FCA offers steelworkers £150 compensation for their loss of redress

It has been six years and four months since Frank Field wrote this letter to Megan Butler at the FCA.

Following evidence on the British Steel Pension Scheme (BSPS) in Parliament in November , the Work and Pensions Committee wrote to the Financial Conduct Authority (FCA) with concerns over the action it has taken that far regarding the Scheme.

On the “the need to protect consumers” , Rt Hon Frank Field MP, Chair of the Committee, said:

“While the action the FCA has finally taken to protect members of the BSPS is welcome, I remain concerned that its overall approach has been grossly inadequate. The FCA is a consumer protection body.
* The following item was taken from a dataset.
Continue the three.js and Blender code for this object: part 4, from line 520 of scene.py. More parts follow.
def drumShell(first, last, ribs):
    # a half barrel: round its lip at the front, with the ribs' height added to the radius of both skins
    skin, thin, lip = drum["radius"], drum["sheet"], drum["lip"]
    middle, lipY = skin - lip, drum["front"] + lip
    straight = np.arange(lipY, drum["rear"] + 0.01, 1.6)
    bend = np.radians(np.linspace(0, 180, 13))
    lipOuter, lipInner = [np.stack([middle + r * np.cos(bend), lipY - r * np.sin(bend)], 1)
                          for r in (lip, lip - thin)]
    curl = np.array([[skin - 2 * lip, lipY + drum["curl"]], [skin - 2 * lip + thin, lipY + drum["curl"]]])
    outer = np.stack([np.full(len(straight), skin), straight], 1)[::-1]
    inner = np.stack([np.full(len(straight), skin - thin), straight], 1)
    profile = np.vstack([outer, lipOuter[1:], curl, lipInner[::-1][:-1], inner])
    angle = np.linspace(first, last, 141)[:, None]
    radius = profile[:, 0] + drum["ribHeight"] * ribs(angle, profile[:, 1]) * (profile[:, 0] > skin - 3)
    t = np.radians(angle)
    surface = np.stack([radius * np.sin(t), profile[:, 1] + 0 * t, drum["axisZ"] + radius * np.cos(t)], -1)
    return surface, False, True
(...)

It would behove them to stop pussy-footing around and start protecting consumers.

Transferring out of a gold plated final salary pension is generally a terrible idea, except in very particular circumstances, and firms routinely advising people to take this route should be shut out immediately.

It shouldn’t have taken the Committee squeezing it out of them for the FCA to make those names public, and otherwise it would take a degree and orienteering skills to figure out which firms they were. The FCA has been slow and reactive where these sharp practitioners and parasites moved straight in months ago.

If the FCA isn’t equipped to pick them out now it should just stop transfers happening while it gets its house in order.”

Six years , four months later, the FCA has pronounced that it has no case to answer.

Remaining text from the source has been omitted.